Louis Malle launched his directing career, and arguably the New Wave, with this noir tale of a perfect crime gone wrong. Laced with dark, ironic humor, the film cuts back and forth between a murderer trapped in an elevator (Maurice Ronet), the murderer’s lover wandering the streets searching for him (Jeanne Moreau in her breakout role), and two young lovers enjoying a crime spree in a car stolen from the murderer. And all of it set to a powerful jazz score by Miles Davis. Read my Blu-ray review. Part of a Miles Davis Birthday Bash.

B+ Best in Show, New Parkway, Saturday, 9:30

Christopher Guest’s dog-show mockumentary has more than its share of hilarious moments. The rest of it is pretty funny, too. Second City veterans Eugene Levy and Catherine O’Hara steal the show as a dog-obsessed couple.

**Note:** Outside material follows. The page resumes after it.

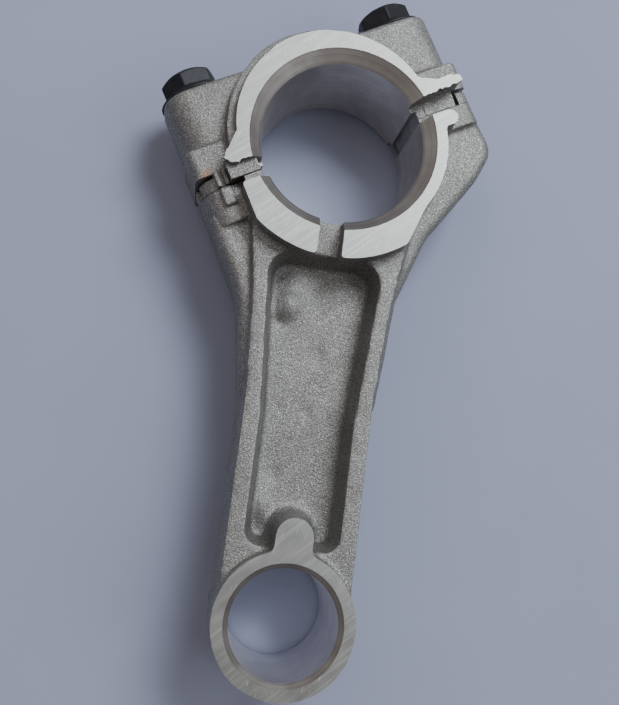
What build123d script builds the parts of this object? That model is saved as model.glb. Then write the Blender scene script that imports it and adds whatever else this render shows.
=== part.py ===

B Phantom of the Opera, Lark, Saturday, 1:00; New Parkway, 2:00

The original, silent Phantom wallows in atmosphere and depends entirely on Lon Chaney’s iconic makeup and bravado performance. He makes the phantom tragic, frightening, psychopathic, and yet strangely romantic. The demasking scene will stick in your memory for life. The Invincible Czars will also accompany this silent film in both theaters. The Lark is offering a Double Feature bargain price for those who want to see both Nosferatu and Phantom.

B Tommy, Castro, 9:05 (double bill starts at 7:00)

Ken Russell’s over-the-top film version of The Who’s rock opera hits you over the head with all the subtlety of Pete Townsend smashing a guitar, while turning a parable of spiritual quest into a carnival satire of materialism and cults. Oliver Reed proves he can’t sing as he plays a male version of the stereotypical evil stepmother, but Roger Daltrey and Ann-Margaret sing, dance, and act like the professionals they are. So do Eric Clapton, Tina Turner, and Elton John in smaller roles. Townsend’s music is still brilliant, and if this isn’t the best version of Tommy, it’s certainly the most fun. Presented with the original 5-track ‘Quintophonic’ soundtrack. The first feature, Purple Rain, starts at 7:00.

B- Her Wild Oat, Niles Essanay Silent Film Museum, Saturday, 7:30

I started out hating this Colleen Moore silent comedy. While everyone else in the audience laughed hysterically at the corny intertitles, I sat there quietly. There was nothing really funny in the visuals, and I found Moore’s onscreen persona annoying. But slowly, as the mistaken identity plot gained complexity in the second half, the movie grew on me. By the end, I was laughing with everybody else. Jon Mirsalis will accompany this movie on his Kurzweil keyboard.